R: Ogni scrittore è (quasi) sempre un grande lettore. Qual è il genere letterario che preferisci e come è nata la tua passione per i libri?

AG: Sono partito dal romanzo horror, da piccolissimo, perché ero un avido lettore dei fumetti di Dylan Dog: il merito è di mio fratello Roberto, i fumetti erano i suoi e anche i libri che sono venuti dopo. Un giorno ho fatto quel gesto rivoluzionario, ho posato il dito indice sulla costa di un libro, l’ho tirato fuori e l’ho aperto. Attualmente, non ho un genere letterario di riferimento, piuttosto vado per esclusione: detesto le “storielle”, la narrativa pigra per lettori pigri, la letteratura intesa come intrattenimento, passatempo. Non è un passatempo, è una scoperta, deve esserlo ogni volta. Salinger diceva che la migliore delle trame possibili è sempre una: ragazzo incontra ragazza. Ok, se sei Salinger. Cioè se riesci a dare vita a una scoperta, che nel suo caso spesso è enorme, anche sulla scorta di una trama così apparentemente semplice. Ma noialtri stronzi che scriviamo non siamo Salinger, sarà difficile che lo diventeremo: tocca fare qualcosa in più, dunque, per generare quella scoperta.
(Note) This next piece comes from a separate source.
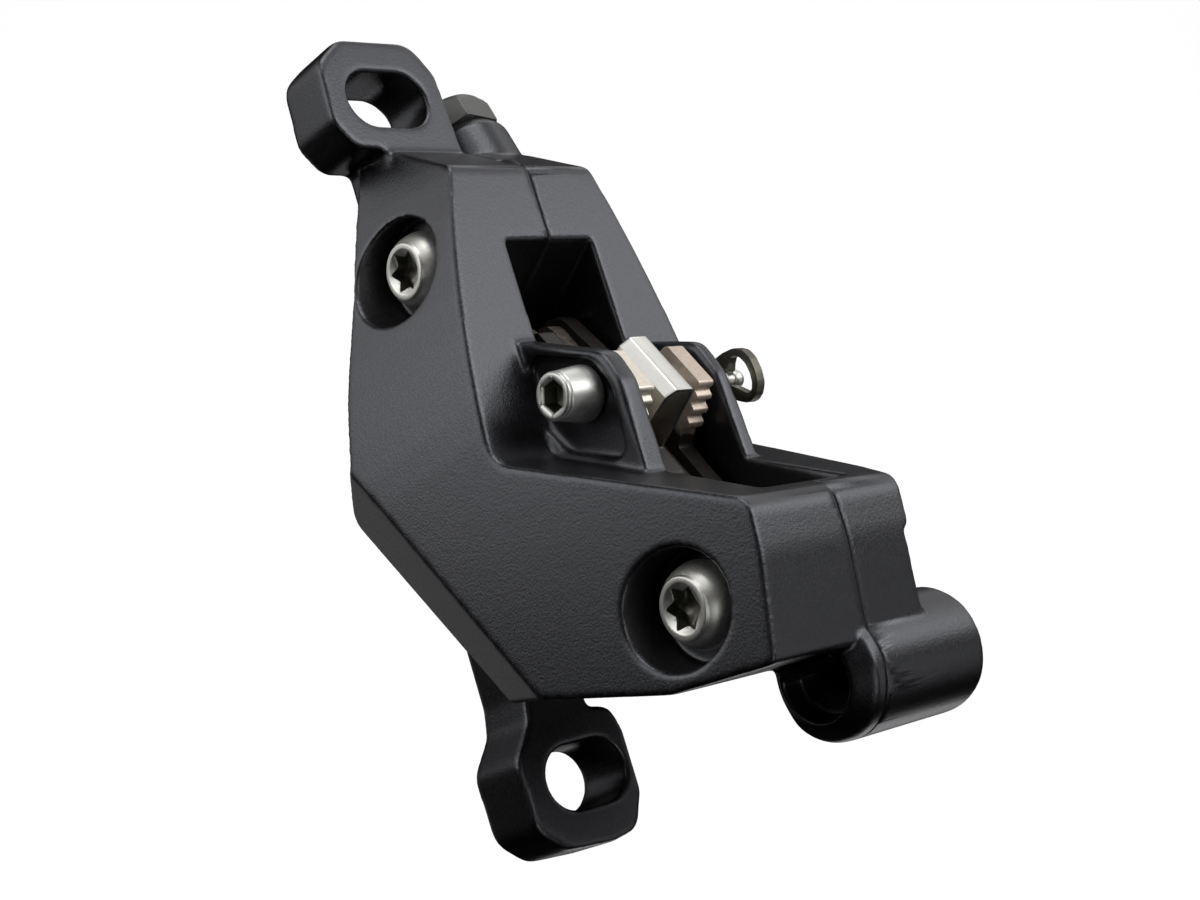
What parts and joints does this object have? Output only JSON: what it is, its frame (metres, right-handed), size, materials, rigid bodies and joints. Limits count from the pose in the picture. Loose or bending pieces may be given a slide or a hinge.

R: Nel libro i personaggi vengono descritti con le loro forti contraddizioni e fragilità. Pensi che i lettori si sentano più vicini a personaggi così “fragili”? E perché?

AG: Penso che i lettori si sentano vicini a personaggi credibili, lo dico soprattutto da lettore. E personaggi credibili sono personaggi contraddittori, fragili, spaesati, mai soltanto positivi o soltanto negativi. Devono perdersi nelle loro debolezze, i lettori, ritrovando così le proprie. È un gioco di specchi in cui è bello confondersi.